À Bankass, l’imposition de règles strictes favorise également un boire viril dépourvu de toute compétition. En respectant une étiquette rigide, ces grands buveurs démontrent leur capacité à se maîtriser et à tenir l’alcool. Pour être à la hauteur et faire honneur au groupe, chacun va boire un nombre appréciable de Castel, et le faire savoir à la ronde, en annonçant par exemple un nouveau « cadavre », puis en couchant une énième bouteille vide à ses pieds. Ces dépouilles qui jonchent le sol sont autant de trophées permettant d’augmenter le tableau de chasse du groupe. Et le lendemain, les buveurs se renseigneront auprès du barman pour connaître leur score de la nuit, c’est-à-dire le nombre de bouteilles vidées. Dans ce cadre très réglementé, boire est en effet une performance collective et non individuelle. Mais cette société de buveurs n’a aucune existence en dehors du bar et de ces soirées programmées. Dès que la parenthèse de la fête se referme, chacun paie ses consommations ou ses amendes et la société s’auto-dissout. En sortant du bar, les buveurs sont donc quittes, libérés de toute obligation et de tout lien, puisque les paroles qu’ils ont échangées ne les ont jamais engagés. À l’inverse des clients des cabarets, qui recherchent un espace de liberté et de compétition ludique, ces citadins semblent ainsi se créer des contraintes supplémentaires pour concilier un boire policé, propre aux bars, avec une consommation de bière égalitaire, virile et festive. Car c’est à cette condition — un strict égalitarisme imposé sous forme de jeu — que la cohabitation devient possible entre des buveurs citadins d’origines, de confessions et de professions différentes.

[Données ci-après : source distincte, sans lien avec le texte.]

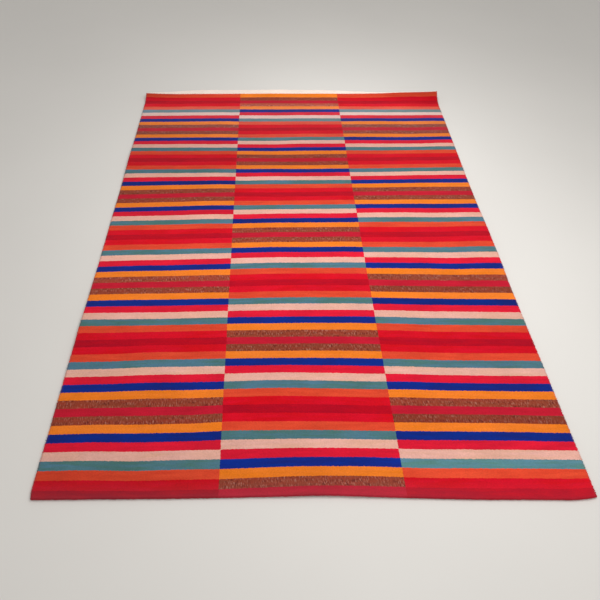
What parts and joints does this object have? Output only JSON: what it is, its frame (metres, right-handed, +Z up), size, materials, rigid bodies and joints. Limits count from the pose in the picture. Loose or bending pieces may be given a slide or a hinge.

En étudiant les drinking companies chez les Gusi du Kenya, Suzette Heald suggérait que la discipline imposée aux buveurs visait avant tout à contrôler leur violence (1986, [1989] 1998 : 231-235). Comme cela n’est pas le cas des sociétés de buveurs dogon, on peut se demander si cet auteur ne tombe pas dans les travers de certaines études anglo-saxonnes : analyser le boire uniquement en termes d’ordre ou de désordre, de cohésion sociale ou d’individualisme. En ce début de XXIe siècle, les buveurs dogon ne se comportent ni comme des individualistes affranchis de tout lien communautaire, ni comme des membres d’une communauté figée et fermée sur elle-même. Qu’ils soient en ville ou en zone rurale, ils se conduisent plutôt comme des sujets organisant eux-mêmes leurs relations aux autres. D’ailleurs, en dépit de manières de boire presque opposées, les clients des bars et ceux des cabarets partagent les mêmes motivations : se distraire entre hommes mariés en mettant entre parenthèses leurs différences, afin d’échapper un bref moment à un environnement familial, professionnel ou religieux jugé parfois contraignant.